International push counterbalances impact of domestic economic slowdown
Bank of China Ltd will further expand its overseas business by tapping into more profitable fields such as corporate financing and commodity hedging, which are historically dominated by financial institutions in Wall Street.
During the last three years, the bank's overseas assets rose 54 percent, accounting for 27 percent of the group's total assets. Profit before tax of the bank's overseas business increased by 5.05 percentage points, accounting for 23.64 percent of the total. Meanwhile, the nonperforming loan ratio of its overseas branches remained as low as 0.17 percent, according to Chen Siqing, president of BOC.
"The rapid development of our overseas business and diversified platforms has effectively counterbalanced the pressure of the domestic economic downturn," he said while releasing the bank's 2015 annual results.
As China's fourth largest commercial bank by assets, BOC has stepped up its strategy of internationalization, along with an increasing number of Chinese companies that are going global.

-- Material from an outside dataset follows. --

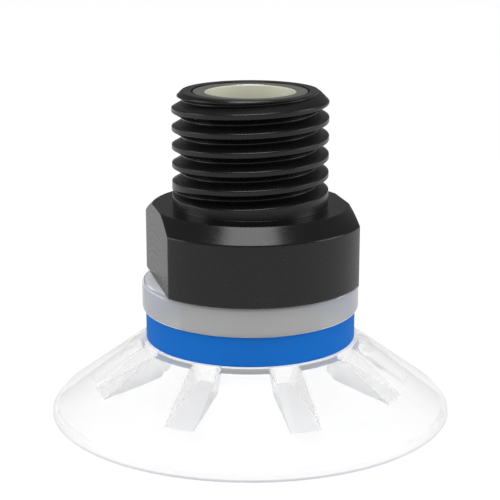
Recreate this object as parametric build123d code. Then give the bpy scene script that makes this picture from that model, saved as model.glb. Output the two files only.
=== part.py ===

The acceleration of China's interest rate liberalization, the internationalization of the renminbi and the slowdown of the Chinese economy also spurred its rapid growth overseas.
Xu Chen, US branch director of Bank of China, said the bank may set up a new subbranch in Houston because many Chinese petroleum companies operate businesses there, and BOC may hire 100 new employees in west coast of the US this year.

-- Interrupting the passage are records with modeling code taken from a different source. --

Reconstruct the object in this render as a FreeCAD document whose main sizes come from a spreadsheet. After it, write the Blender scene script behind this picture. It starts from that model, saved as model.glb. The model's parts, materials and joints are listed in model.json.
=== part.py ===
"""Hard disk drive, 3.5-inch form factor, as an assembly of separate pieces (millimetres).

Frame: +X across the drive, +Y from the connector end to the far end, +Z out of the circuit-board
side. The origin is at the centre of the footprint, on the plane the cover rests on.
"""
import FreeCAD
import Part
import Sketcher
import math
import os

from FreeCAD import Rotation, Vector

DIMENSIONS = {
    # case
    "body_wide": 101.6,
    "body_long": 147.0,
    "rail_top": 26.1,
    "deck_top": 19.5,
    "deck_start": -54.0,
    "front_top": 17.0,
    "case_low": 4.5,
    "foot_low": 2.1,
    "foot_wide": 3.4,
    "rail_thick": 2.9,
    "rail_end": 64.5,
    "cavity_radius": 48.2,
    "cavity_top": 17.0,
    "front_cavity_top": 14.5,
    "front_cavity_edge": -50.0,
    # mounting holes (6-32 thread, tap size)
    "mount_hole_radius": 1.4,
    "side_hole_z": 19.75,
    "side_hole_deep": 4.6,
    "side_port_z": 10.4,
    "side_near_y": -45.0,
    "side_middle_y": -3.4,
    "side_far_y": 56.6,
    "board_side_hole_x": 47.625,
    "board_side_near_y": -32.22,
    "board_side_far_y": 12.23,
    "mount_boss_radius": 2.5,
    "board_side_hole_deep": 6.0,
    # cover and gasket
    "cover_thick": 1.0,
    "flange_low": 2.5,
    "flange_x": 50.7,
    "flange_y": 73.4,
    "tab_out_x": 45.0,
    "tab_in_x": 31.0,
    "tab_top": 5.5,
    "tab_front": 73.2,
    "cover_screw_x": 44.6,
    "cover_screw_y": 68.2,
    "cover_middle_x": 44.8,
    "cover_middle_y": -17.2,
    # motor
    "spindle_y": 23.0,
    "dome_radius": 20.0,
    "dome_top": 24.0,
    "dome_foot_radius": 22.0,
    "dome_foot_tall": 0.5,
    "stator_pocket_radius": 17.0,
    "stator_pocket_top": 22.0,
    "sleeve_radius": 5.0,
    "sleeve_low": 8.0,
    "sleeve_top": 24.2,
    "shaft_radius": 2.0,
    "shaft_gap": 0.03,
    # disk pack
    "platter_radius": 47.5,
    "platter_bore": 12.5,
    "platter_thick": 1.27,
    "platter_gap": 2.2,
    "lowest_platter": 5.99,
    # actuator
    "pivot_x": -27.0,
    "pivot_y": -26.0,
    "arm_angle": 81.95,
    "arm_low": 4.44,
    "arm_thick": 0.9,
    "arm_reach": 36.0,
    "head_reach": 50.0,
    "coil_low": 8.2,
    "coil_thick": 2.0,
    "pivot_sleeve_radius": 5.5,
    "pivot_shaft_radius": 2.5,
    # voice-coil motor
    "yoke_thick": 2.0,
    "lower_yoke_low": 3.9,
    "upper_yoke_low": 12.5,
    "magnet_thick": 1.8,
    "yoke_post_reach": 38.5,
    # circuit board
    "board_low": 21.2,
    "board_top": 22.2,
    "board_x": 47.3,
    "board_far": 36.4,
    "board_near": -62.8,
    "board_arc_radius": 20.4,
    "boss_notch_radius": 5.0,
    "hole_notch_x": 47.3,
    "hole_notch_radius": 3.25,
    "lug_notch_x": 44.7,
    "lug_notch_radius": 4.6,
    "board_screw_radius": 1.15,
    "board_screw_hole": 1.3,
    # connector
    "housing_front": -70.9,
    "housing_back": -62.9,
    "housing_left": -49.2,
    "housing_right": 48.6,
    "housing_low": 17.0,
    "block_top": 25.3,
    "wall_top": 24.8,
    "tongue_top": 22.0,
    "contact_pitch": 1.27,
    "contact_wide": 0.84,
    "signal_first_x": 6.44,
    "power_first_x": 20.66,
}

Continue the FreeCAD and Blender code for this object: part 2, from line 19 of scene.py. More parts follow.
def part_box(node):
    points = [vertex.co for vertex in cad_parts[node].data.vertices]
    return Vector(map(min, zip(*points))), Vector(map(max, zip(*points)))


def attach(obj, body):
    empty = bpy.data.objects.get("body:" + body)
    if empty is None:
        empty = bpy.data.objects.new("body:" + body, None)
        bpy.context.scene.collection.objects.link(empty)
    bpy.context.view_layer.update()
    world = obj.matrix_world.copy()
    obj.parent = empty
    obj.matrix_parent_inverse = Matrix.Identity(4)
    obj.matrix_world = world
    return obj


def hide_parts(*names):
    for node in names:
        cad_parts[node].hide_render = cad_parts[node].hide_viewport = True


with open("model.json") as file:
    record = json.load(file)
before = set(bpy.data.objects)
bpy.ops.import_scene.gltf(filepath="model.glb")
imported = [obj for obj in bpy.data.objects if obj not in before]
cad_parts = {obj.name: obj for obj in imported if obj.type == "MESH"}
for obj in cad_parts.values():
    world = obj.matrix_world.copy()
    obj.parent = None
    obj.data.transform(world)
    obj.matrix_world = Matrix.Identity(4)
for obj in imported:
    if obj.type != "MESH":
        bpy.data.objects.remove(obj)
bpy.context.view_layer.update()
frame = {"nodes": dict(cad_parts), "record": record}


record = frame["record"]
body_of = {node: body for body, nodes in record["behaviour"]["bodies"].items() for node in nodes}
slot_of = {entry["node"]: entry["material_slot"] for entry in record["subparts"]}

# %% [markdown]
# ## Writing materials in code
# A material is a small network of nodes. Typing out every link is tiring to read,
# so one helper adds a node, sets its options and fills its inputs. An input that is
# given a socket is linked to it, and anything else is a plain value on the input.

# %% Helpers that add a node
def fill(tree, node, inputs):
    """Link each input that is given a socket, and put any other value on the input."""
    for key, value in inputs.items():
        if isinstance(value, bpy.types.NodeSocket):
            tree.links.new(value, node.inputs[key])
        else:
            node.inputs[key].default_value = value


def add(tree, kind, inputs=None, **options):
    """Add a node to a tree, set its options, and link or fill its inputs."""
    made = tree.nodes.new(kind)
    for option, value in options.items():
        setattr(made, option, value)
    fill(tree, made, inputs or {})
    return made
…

The bank will move its New York branch to the center of Manhattan from the east side of the city this autumn, since the old office no longer has enough space for its employees due to the huge growth in its business, The Wall Street Journal reported.
Compared with its fellow banks, BOC has a relatively higher percentage of overseas assets. That also gave it an advantage in facing the challenge brought by China's interest rate liberalization, Chen Siqing said.
"In the last three years, we had the minimum narrowing of net interest margin among our peers. The decrease of our return on assets was also the lowest," he said.
The bank has expanded its global reach to 46 countries and regions, adding five more countries in 2015. The layout now includes 18 countries along the Belt and Road Initiative, which refers to the Silk Road Economic Belt and 21st Century Maritime Silk Road, with three more added to the map last year.
Tian Guoli, chairman of the BOC, speaking at a news conference on the bank's 2015 interim results, said: "We'll further increase our branches in South Asia, Central Asia, West Asia, Central and Eastern Europe, as well as North Africa, to build the arteries of the financial system. In particular, we'll try to expand our network to more than half of the countries along the routes of the Belt and Road Initiative."
Last year, the bank granted $28.6 billion in credits to clients along the routes of the initiative, followed up 330 major projects and expressed the intent to lend $87 billion. It also raised the equivalent of $4 billion by issuing the world's first "Belt and Road" bond in the international market.
BOC is joined by several other large Chinese commercial lenders in making steady progress with their internationalization strategy, expanding their global footprint and improving their capabilities in cross-border financial services.
For example, Industrial and Commercial Bank of China Ltd acquired a 60 percent stake in Standard Bank PLC, the UK branch of South Africa-based Standard Bank Group Ltd, thus officially stepping into global commodities and money market trading business.